Hermione Hoby
theguardian.com, Wednesday 15 January 2014 16.40 GMT
n 1980, Roland Young, a classically trained jazz clarinettist, was living in an apartment in Manhattan's Kips Bay and making music in the studio he'd built in his bedroom, "so I could eat, take a shower, take a nap, wake up and go right into the studio, you know?" He adds: "Then go out and party all night."
Young is now 71 and living in Tel Aviv, but those years in New York have just been refreshed for him. Three decades on, the criminally overlooked music he made in that bedroom has been released as a record called Hearsay I-Land, and it's a fine reissue.

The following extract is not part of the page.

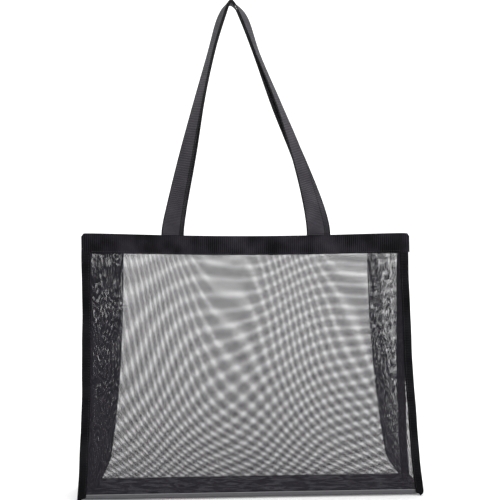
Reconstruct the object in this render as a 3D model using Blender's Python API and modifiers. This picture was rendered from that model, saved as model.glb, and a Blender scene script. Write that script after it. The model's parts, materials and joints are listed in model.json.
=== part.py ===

"There was a lot of cross-pollination of sounds happening," he says, recalling a decade filled with some of the greatest electronic music the city has ever played host to. "And that's what I'd really been about anyway, mixing various sounds together and coming up with another kind of sound in itself."
Before moving to New York in 1980, Young lived in San Francisco, where he hosted a show on the FM radio station KSAN on which he'd try out these new sounds. On his website, he describes this endeavour in typically expansive terms: "Africa, Asia, Europe and native America became the source material, space and silence became the structure, and composing, improvising and the continued development of instrumental facility became the tasks."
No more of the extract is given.